● **Exercise details**
Please write out the material that follows, exactly as it stands.

● **Data**
--

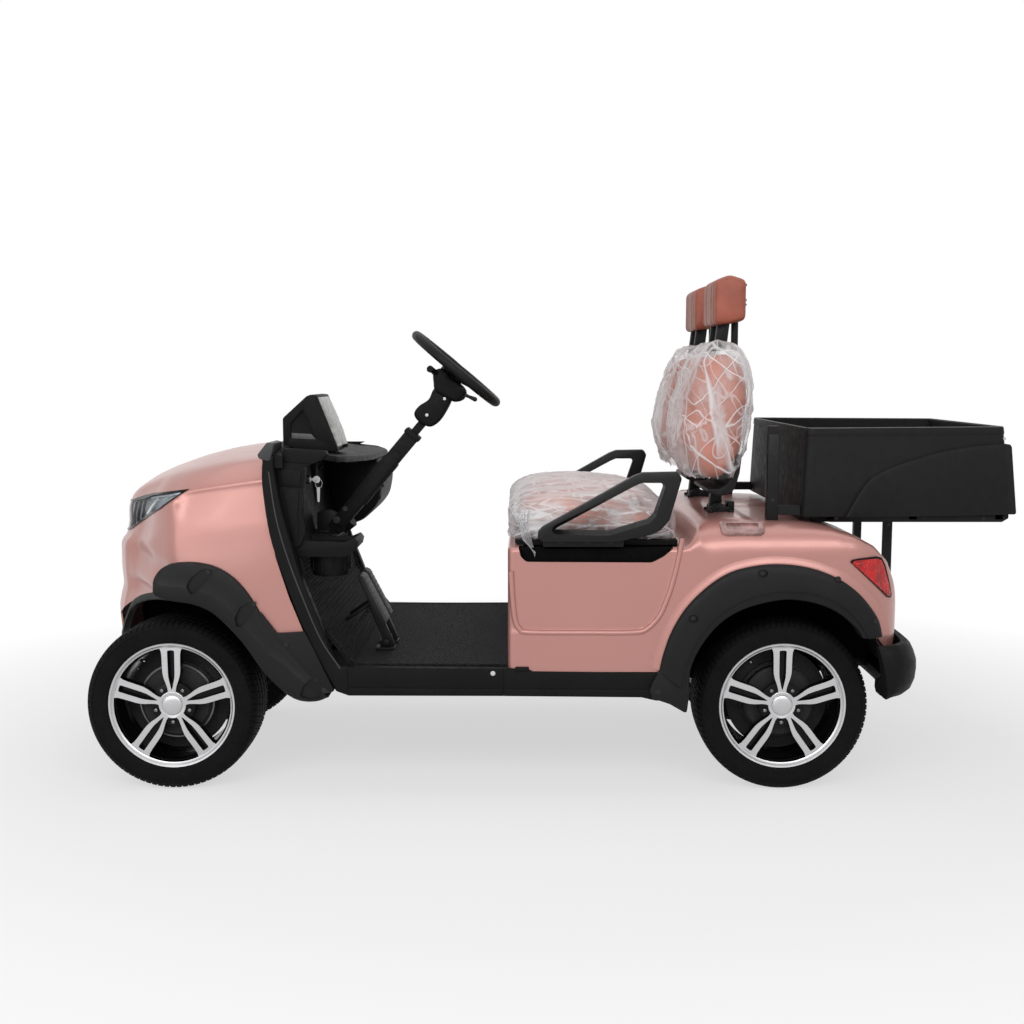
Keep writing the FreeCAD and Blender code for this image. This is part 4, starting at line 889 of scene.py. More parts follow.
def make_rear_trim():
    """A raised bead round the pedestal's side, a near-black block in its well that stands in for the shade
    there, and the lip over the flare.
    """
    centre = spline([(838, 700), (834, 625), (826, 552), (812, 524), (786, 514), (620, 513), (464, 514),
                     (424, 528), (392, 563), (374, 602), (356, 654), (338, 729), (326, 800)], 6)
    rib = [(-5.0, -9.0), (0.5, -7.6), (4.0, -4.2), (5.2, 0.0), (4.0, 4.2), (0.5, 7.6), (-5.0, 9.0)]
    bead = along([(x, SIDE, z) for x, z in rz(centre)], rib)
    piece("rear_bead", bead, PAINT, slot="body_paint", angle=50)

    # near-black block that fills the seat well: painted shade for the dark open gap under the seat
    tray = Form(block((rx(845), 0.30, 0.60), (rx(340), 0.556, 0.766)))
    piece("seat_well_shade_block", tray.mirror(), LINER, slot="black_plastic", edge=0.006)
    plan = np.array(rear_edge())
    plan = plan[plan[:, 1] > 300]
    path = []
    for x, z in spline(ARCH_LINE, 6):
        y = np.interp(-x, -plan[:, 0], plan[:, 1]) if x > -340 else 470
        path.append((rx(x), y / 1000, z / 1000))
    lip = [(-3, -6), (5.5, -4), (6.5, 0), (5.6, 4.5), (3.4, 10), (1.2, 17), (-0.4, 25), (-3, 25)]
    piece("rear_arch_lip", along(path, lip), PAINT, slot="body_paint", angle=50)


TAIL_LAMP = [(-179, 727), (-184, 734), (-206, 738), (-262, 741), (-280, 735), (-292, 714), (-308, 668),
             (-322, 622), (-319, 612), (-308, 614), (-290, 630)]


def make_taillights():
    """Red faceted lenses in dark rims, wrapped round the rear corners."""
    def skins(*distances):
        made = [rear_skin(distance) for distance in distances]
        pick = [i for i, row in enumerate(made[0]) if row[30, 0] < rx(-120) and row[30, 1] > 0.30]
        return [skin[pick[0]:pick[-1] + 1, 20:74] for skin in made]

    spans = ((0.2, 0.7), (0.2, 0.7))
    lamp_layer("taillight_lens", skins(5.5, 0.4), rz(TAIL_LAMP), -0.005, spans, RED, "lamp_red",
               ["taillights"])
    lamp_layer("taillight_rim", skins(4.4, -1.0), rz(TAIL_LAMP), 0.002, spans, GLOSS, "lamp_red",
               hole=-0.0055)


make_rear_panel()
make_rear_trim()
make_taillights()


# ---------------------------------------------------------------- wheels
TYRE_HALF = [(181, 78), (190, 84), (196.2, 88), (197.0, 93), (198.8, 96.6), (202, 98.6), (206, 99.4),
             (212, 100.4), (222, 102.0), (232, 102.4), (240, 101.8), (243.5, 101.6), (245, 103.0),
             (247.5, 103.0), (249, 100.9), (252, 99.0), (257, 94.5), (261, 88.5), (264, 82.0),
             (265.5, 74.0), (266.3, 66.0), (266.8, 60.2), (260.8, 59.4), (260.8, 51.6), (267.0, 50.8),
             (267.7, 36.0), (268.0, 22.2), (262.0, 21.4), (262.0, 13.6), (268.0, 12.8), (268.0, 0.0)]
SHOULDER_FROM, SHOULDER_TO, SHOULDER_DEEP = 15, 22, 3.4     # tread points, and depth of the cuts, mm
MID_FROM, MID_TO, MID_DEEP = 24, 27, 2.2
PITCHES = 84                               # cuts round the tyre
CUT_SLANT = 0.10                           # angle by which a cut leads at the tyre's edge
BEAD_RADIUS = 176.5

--

● **Solution to this task**
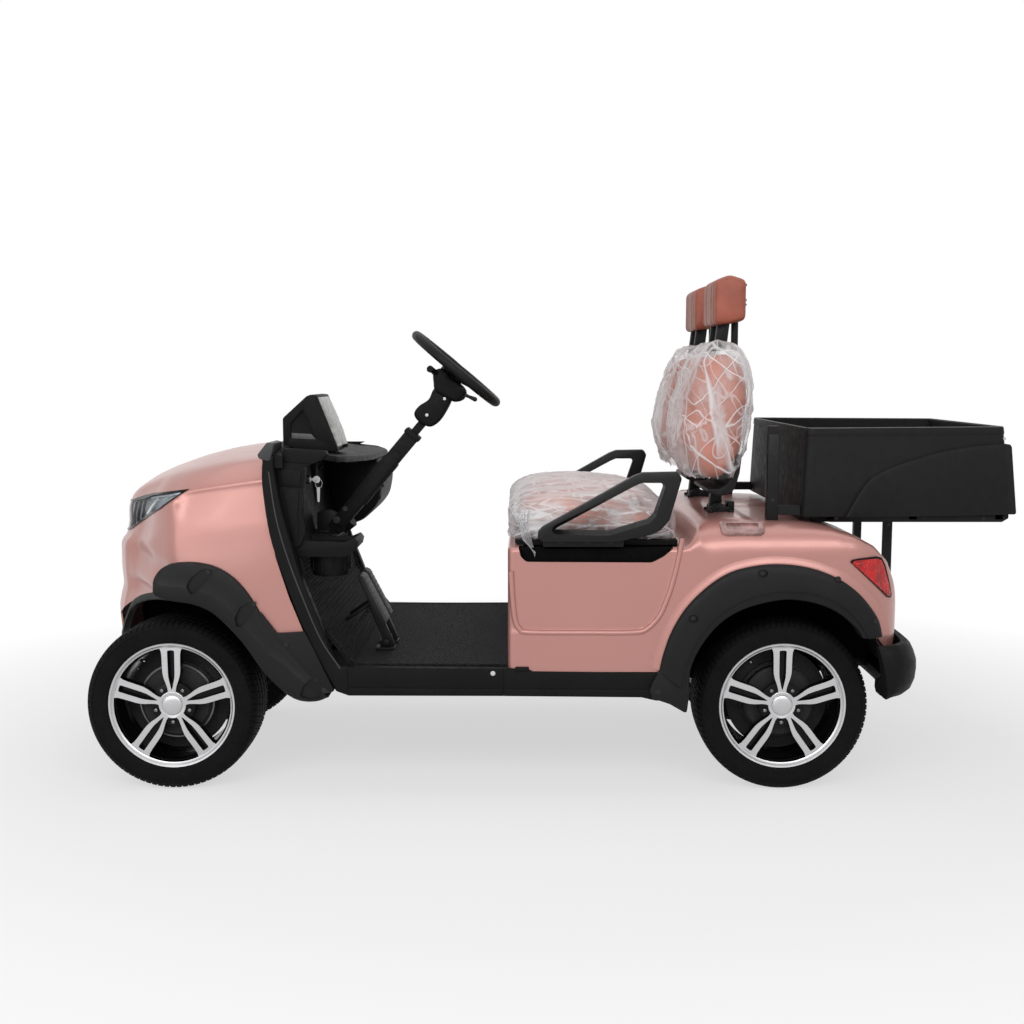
Keep writing the FreeCAD and Blender code for this image. This is part 4, starting at line 889 of scene.py. More parts follow.
def make_rear_trim():
    """A raised bead round the pedestal's side, a near-black block in its well that stands in for the shade
    there, and the lip over the flare.
    """
    centre = spline([(838, 700), (834, 625), (826, 552), (812, 524), (786, 514), (620, 513), (464, 514),
                     (424, 528), (392, 563), (374, 602), (356, 654), (338, 729), (326, 800)], 6)
    rib = [(-5.0, -9.0), (0.5, -7.6), (4.0, -4.2), (5.2, 0.0), (4.0, 4.2), (0.5, 7.6), (-5.0, 9.0)]
    bead = along([(x, SIDE, z) for x, z in rz(centre)], rib)
    piece("rear_bead", bead, PAINT, slot="body_paint", angle=50)

    # near-black block that fills the seat well: painted shade for the dark open gap under the seat
    tray = Form(block((rx(845), 0.30, 0.60), (rx(340), 0.556, 0.766)))
    piece("seat_well_shade_block", tray.mirror(), LINER, slot="black_plastic", edge=0.006)
    plan = np.array(rear_edge())
    plan = plan[plan[:, 1] > 300]
    path = []
    for x, z in spline(ARCH_LINE, 6):
        y = np.interp(-x, -plan[:, 0], plan[:, 1]) if x > -340 else 470
        path.append((rx(x), y / 1000, z / 1000))
    lip = [(-3, -6), (5.5, -4), (6.5, 0), (5.6, 4.5), (3.4, 10), (1.2, 17), (-0.4, 25), (-3, 25)]
    piece("rear_arch_lip", along(path, lip), PAINT, slot="body_paint", angle=50)


TAIL_LAMP = [(-179, 727), (-184, 734), (-206, 738), (-262, 741), (-280, 735), (-292, 714), (-308, 668),
             (-322, 622), (-319, 612), (-308, 614), (-290, 630)]


def make_taillights():
    """Red faceted lenses in dark rims, wrapped round the rear corners."""
    def skins(*distances):
        made = [rear_skin(distance) for distance in distances]
        pick = [i for i, row in enumerate(made[0]) if row[30, 0] < rx(-120) and row[30, 1] > 0.30]
        return [skin[pick[0]:pick[-1] + 1, 20:74] for skin in made]

    spans = ((0.2, 0.7), (0.2, 0.7))
    lamp_layer("taillight_lens", skins(5.5, 0.4), rz(TAIL_LAMP), -0.005, spans, RED, "lamp_red",
               ["taillights"])
    lamp_layer("taillight_rim", skins(4.4, -1.0), rz(TAIL_LAMP), 0.002, spans, GLOSS, "lamp_red",
               hole=-0.0055)


make_rear_panel()
make_rear_trim()
make_taillights()


# ---------------------------------------------------------------- wheels
TYRE_HALF = [(181, 78), (190, 84), (196.2, 88), (197.0, 93), (198.8, 96.6), (202, 98.6), (206, 99.4),
             (212, 100.4), (222, 102.0), (232, 102.4), (240, 101.8), (243.5, 101.6), (245, 103.0),
             (247.5, 103.0), (249, 100.9), (252, 99.0), (257, 94.5), (261, 88.5), (264, 82.0),
             (265.5, 74.0), (266.3, 66.0), (266.8, 60.2), (260.8, 59.4), (260.8, 51.6), (267.0, 50.8),
             (267.7, 36.0), (268.0, 22.2), (262.0, 21.4), (262.0, 13.6), (268.0, 12.8), (268.0, 0.0)]
SHOULDER_FROM, SHOULDER_TO, SHOULDER_DEEP = 15, 22, 3.4     # tread points, and depth of the cuts, mm
MID_FROM, MID_TO, MID_DEEP = 24, 27, 2.2
PITCHES = 84                               # cuts round the tyre
CUT_SLANT = 0.10                           # angle by which a cut leads at the tyre's edge
BEAD_RADIUS = 176.5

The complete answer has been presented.